PROBLEM TO WORK ON:
Work through the data and report how many lines include the string "frame", giving the number alone.

MATERIAL FOR THE TASK:
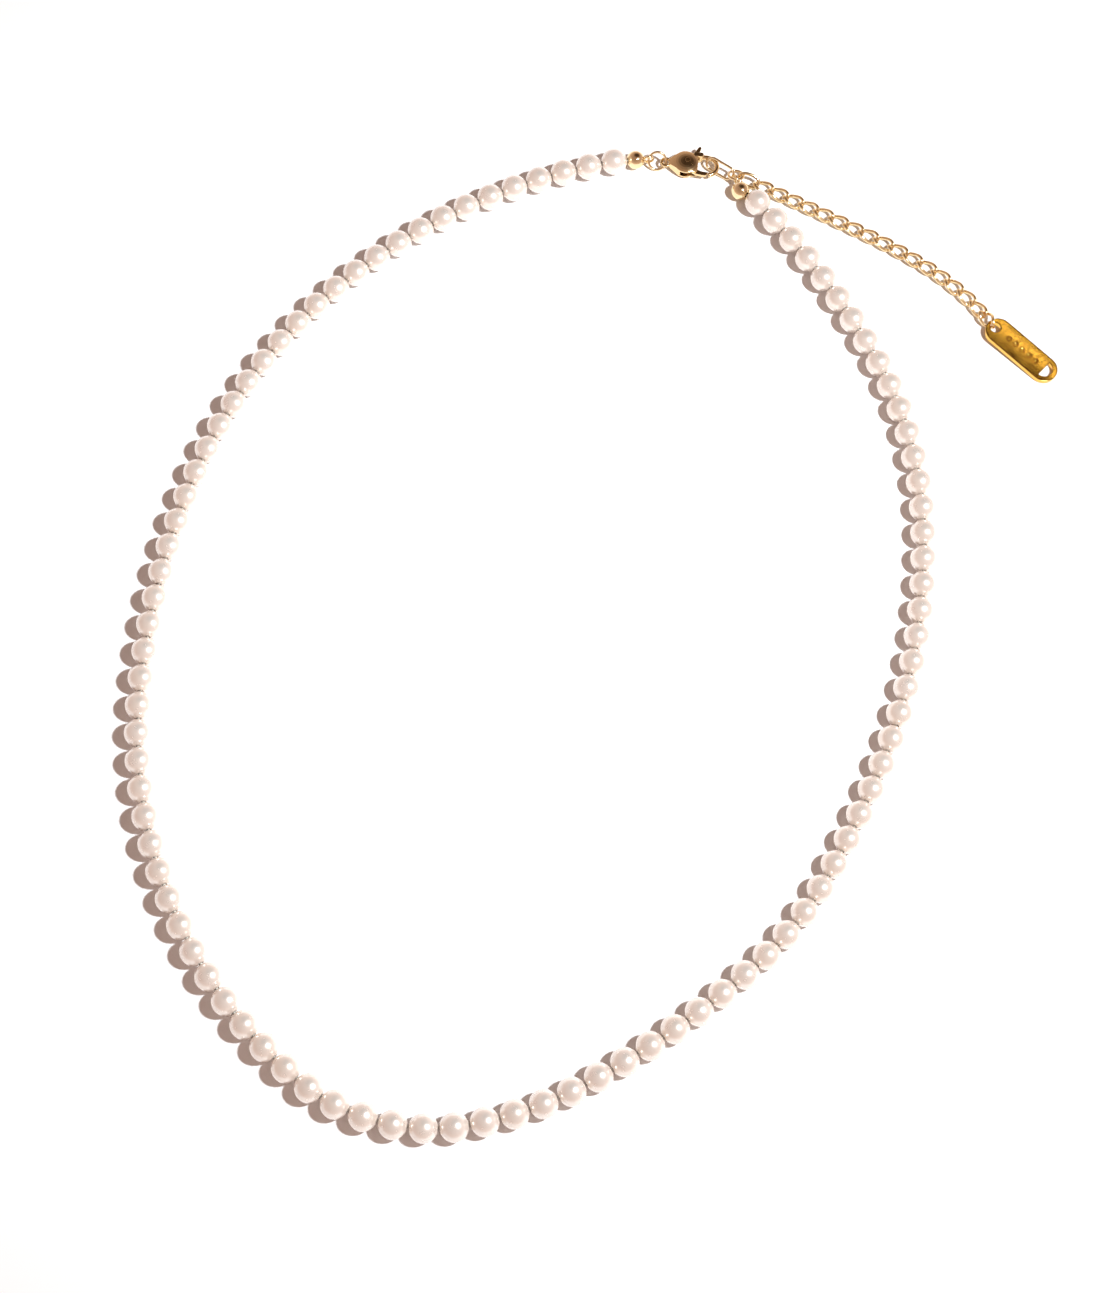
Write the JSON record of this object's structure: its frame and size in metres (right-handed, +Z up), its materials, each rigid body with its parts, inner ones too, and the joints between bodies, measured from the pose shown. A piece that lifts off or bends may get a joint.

--

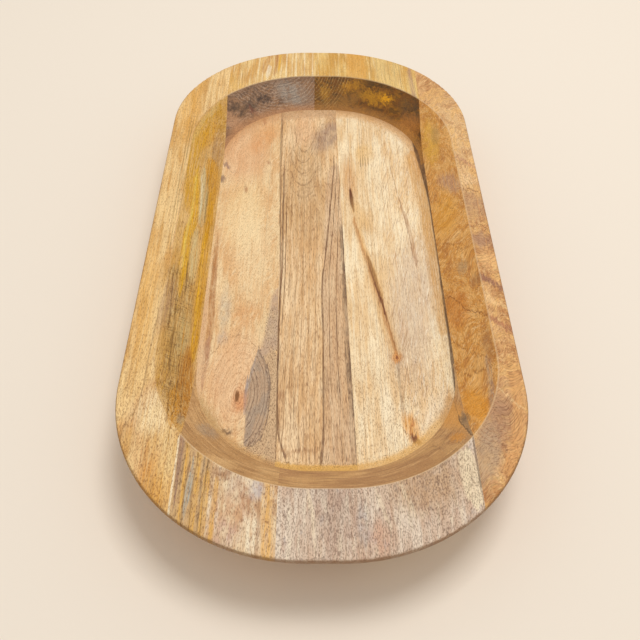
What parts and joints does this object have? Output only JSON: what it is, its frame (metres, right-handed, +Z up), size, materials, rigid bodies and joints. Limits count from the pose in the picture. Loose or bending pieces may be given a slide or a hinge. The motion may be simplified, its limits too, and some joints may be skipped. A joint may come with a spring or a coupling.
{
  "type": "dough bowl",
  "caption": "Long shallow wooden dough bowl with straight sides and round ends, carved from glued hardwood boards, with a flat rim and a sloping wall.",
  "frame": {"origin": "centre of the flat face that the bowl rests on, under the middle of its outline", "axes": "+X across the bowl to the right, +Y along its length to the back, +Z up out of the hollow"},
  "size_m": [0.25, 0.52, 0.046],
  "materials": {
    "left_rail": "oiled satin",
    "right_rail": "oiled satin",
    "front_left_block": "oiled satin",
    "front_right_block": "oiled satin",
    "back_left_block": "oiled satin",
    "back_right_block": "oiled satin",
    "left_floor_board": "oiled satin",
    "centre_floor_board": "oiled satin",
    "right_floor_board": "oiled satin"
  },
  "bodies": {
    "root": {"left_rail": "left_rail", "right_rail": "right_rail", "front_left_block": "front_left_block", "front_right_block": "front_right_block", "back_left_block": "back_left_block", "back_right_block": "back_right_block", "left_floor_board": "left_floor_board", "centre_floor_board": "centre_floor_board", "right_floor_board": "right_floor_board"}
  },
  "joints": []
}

TASK RESULT:
3